Extract the listing below in full, unchanged.
** Begin **
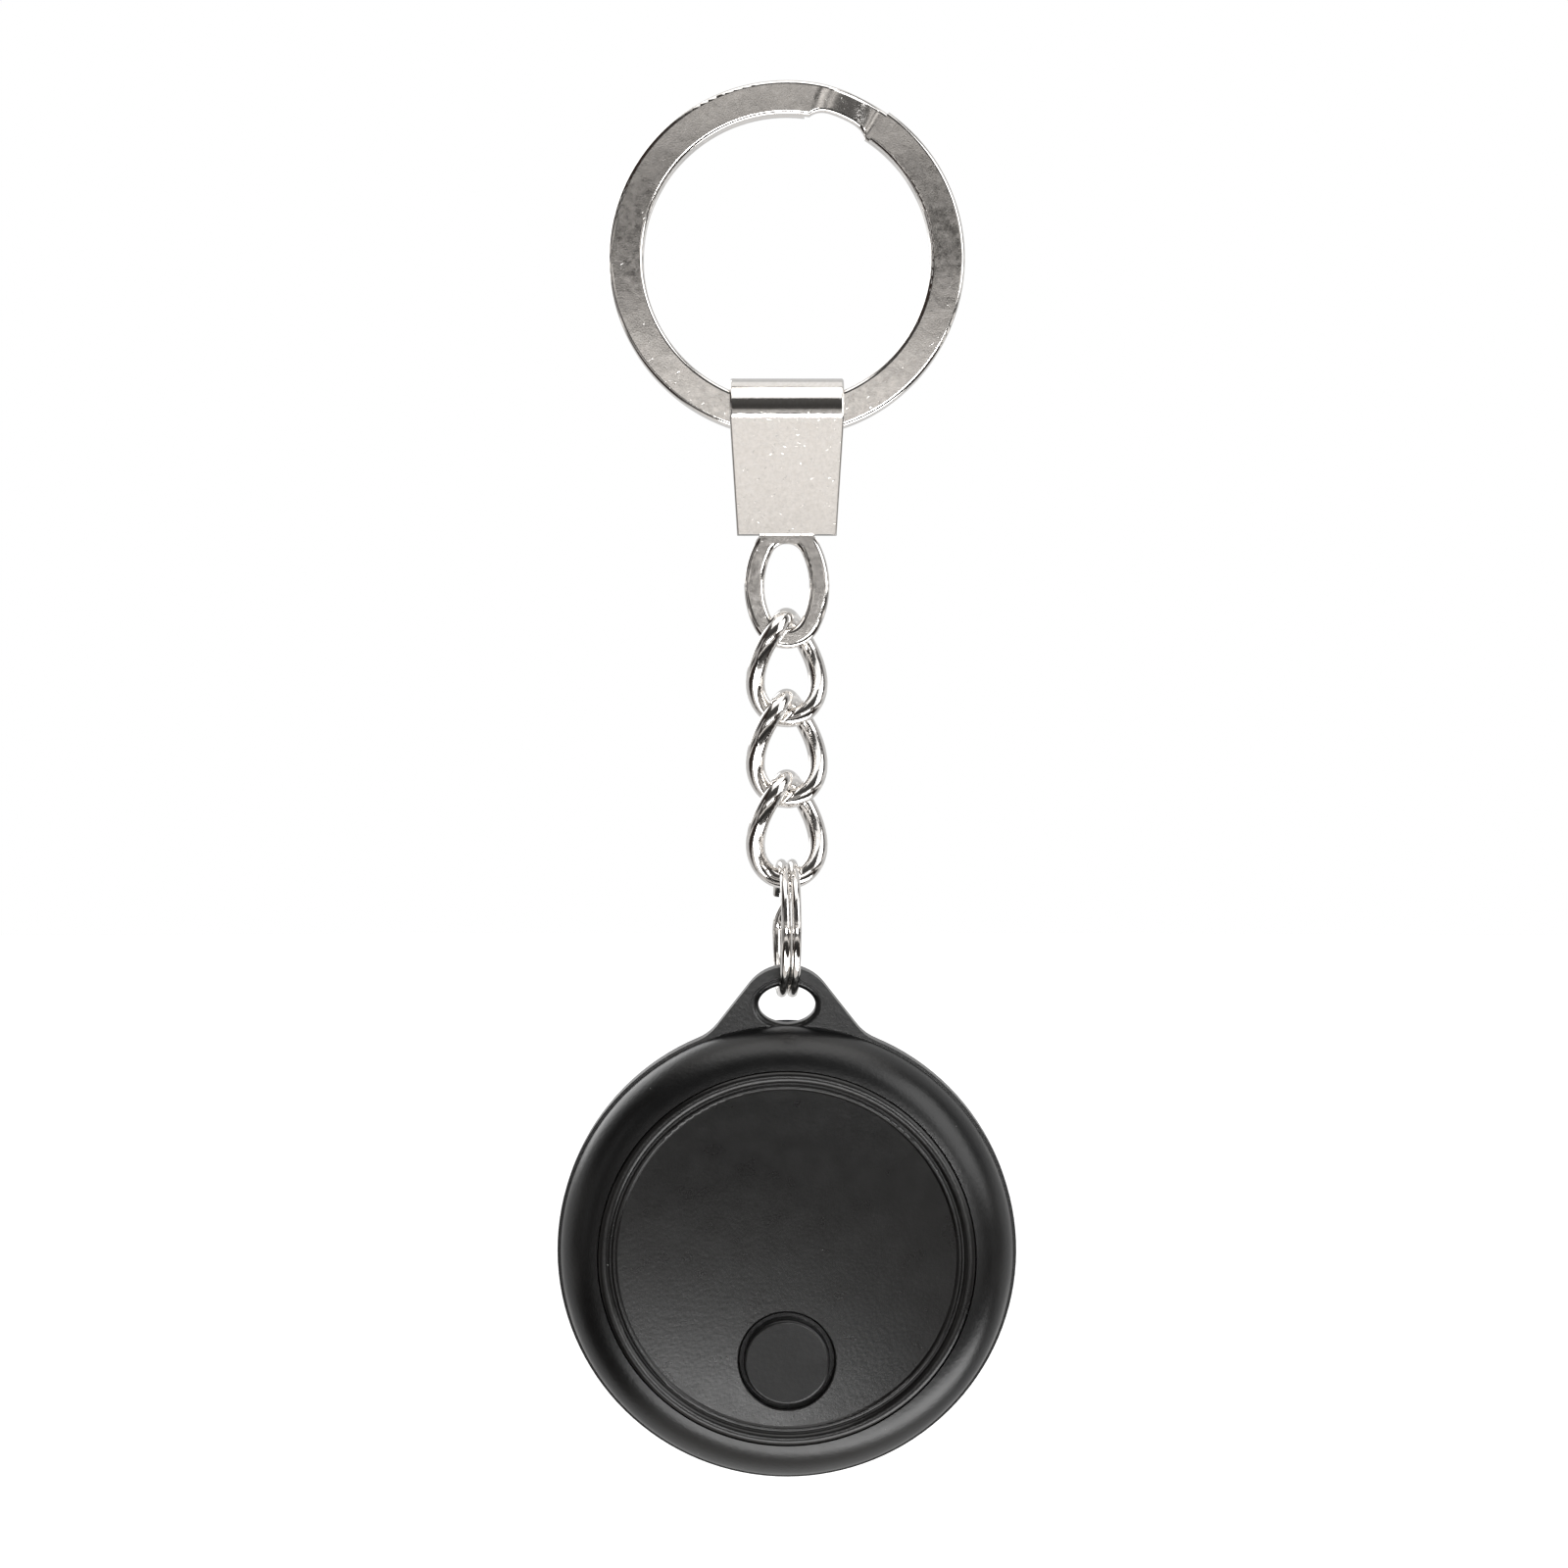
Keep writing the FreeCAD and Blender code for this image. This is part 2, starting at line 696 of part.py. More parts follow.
centreline, link_summit = link_centreline()
first, last = centreline.FirstParameter, centreline.LastParameter
summit = centreline.parameter(link_summit)
for number in (1, 2, 3):
    halves = [
        bent_wire(f"link_{number}_half_{half}", centreline.toShape(low, high), centreline.value(low),
                  centreline.tangent(low)[0], S.link_wire / 2)
        for half, (low, high) in enumerate(((first, summit), (summit, last)), start=1)
    ]
    link = doc.addObject("Part::Fuse", f"chain_link_{number}")
    link.Base, link.Tool = halves
    link.Label = f"chain_link_{number}"
    lower(link, link_one + link_step * (number - 1))
    NODES.append(link)

SPLIT_MARKS = 80


def split_mark(along):
    """Point on two turns side by side, joined by a short slanting step; along is in degrees."""
    reach = S.split_outer_radius.value - S.split_wire.value / 2
    gap = S.split_gap_angle.value
    share = min(max((along - (360 - gap)) / gap, 0), 1)
    aside = split_pitch.value / 2 * (1 - 2 * share * share * (3 - 2 * share))
    angle = math.radians(S.split_gap_start.value + gap / 2 + along)
    return FreeCAD.Vector(aside, reach * math.sin(angle), reach * math.cos(angle))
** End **
### WRITTEN RESPONSE
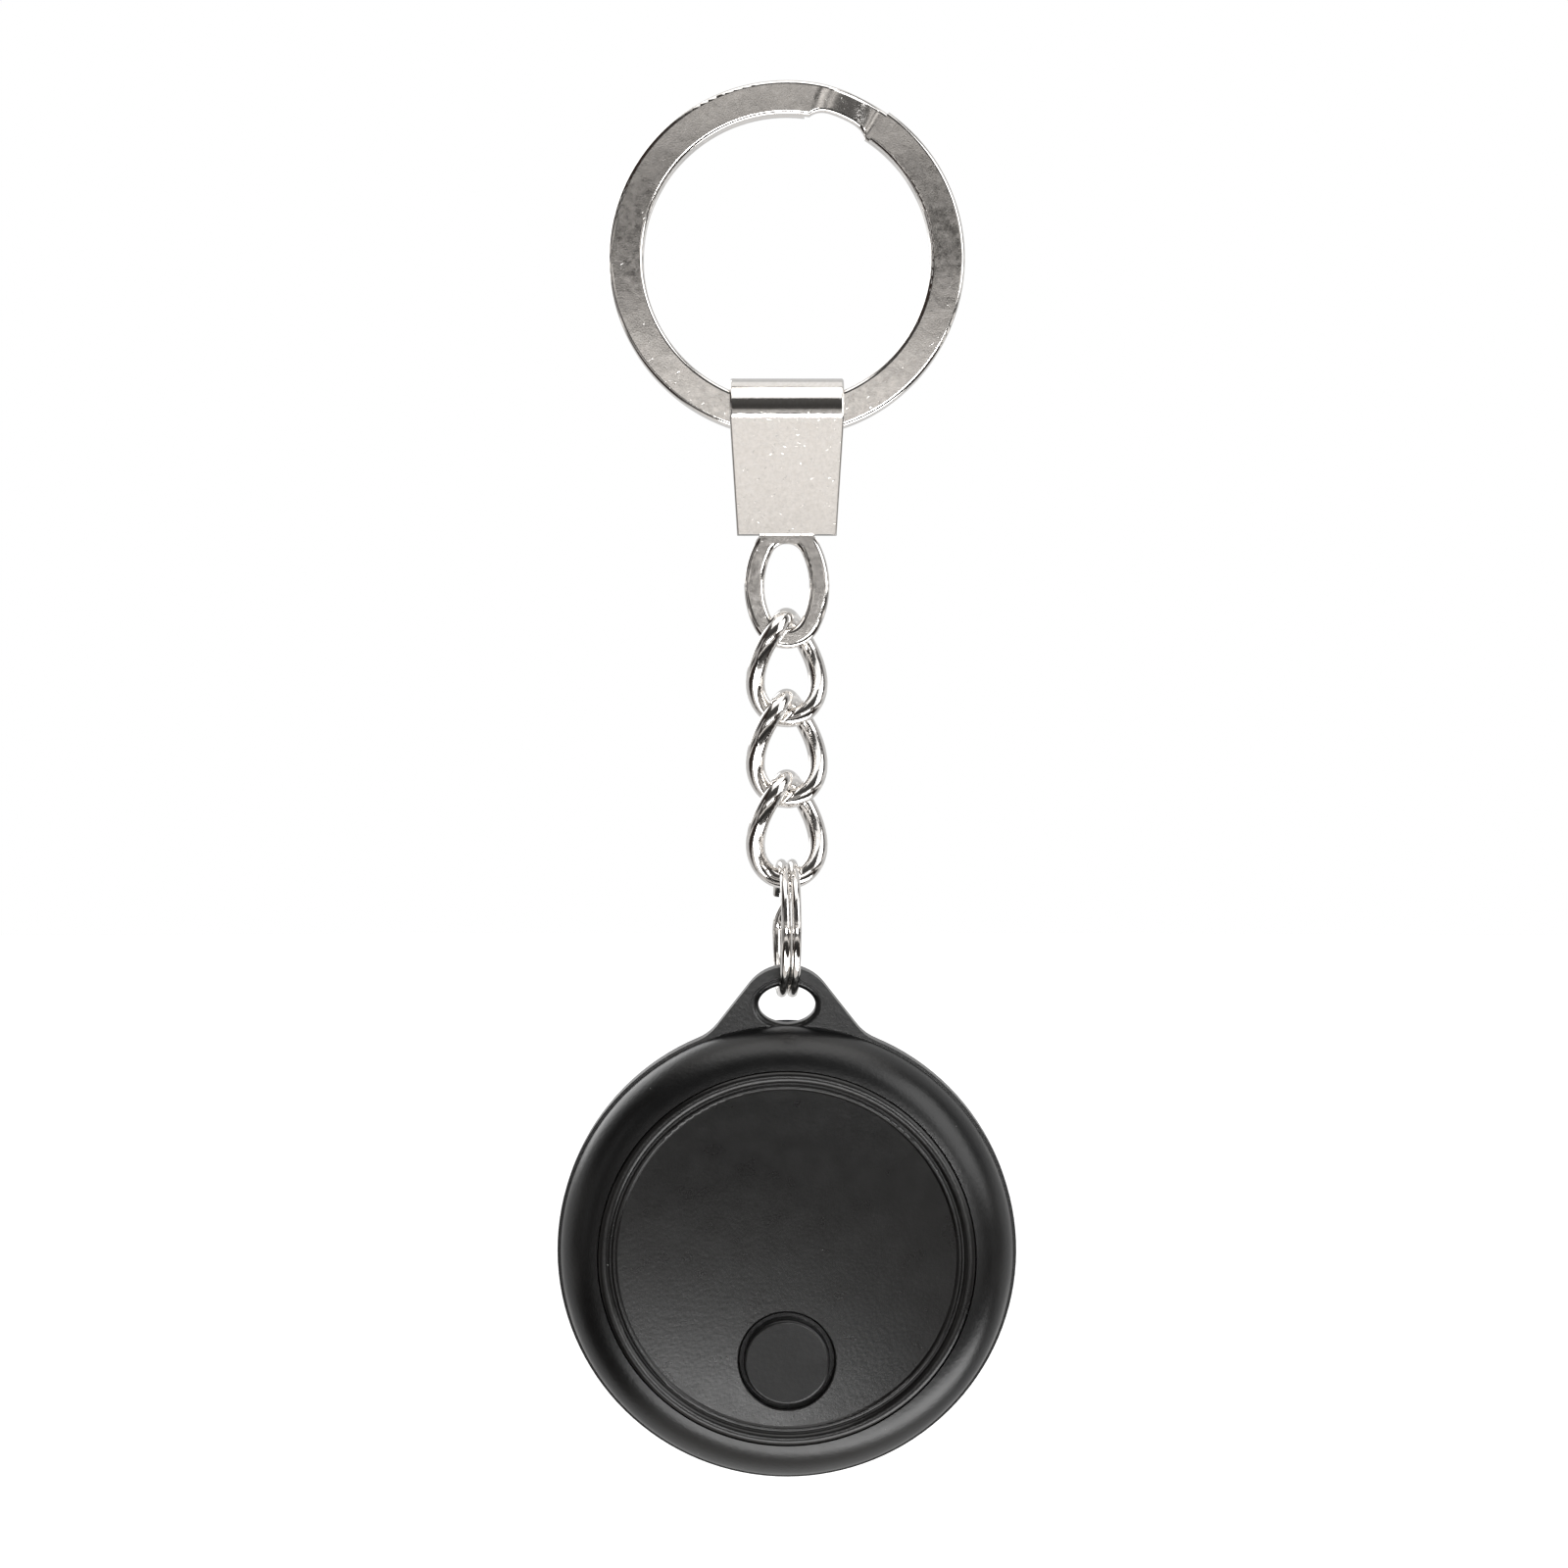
Keep writing the FreeCAD and Blender code for this image. This is part 2, starting at line 696 of part.py. More parts follow.
centreline, link_summit = link_centreline()
first, last = centreline.FirstParameter, centreline.LastParameter
summit = centreline.parameter(link_summit)
for number in (1, 2, 3):
    halves = [
        bent_wire(f"link_{number}_half_{half}", centreline.toShape(low, high), centreline.value(low),
                  centreline.tangent(low)[0], S.link_wire / 2)
        for half, (low, high) in enumerate(((first, summit), (summit, last)), start=1)
    ]
    link = doc.addObject("Part::Fuse", f"chain_link_{number}")
    link.Base, link.Tool = halves
    link.Label = f"chain_link_{number}"
    lower(link, link_one + link_step * (number - 1))
    NODES.append(link)

SPLIT_MARKS = 80


def split_mark(along):
    """Point on two turns side by side, joined by a short slanting step; along is in degrees."""
    reach = S.split_outer_radius.value - S.split_wire.value / 2
    gap = S.split_gap_angle.value
    share = min(max((along - (360 - gap)) / gap, 0), 1)
    aside = split_pitch.value / 2 * (1 - 2 * share * share * (3 - 2 * share))
    angle = math.radians(S.split_gap_start.value + gap / 2 + along)
    return FreeCAD.Vector(aside, reach * math.sin(angle), reach * math.cos(angle))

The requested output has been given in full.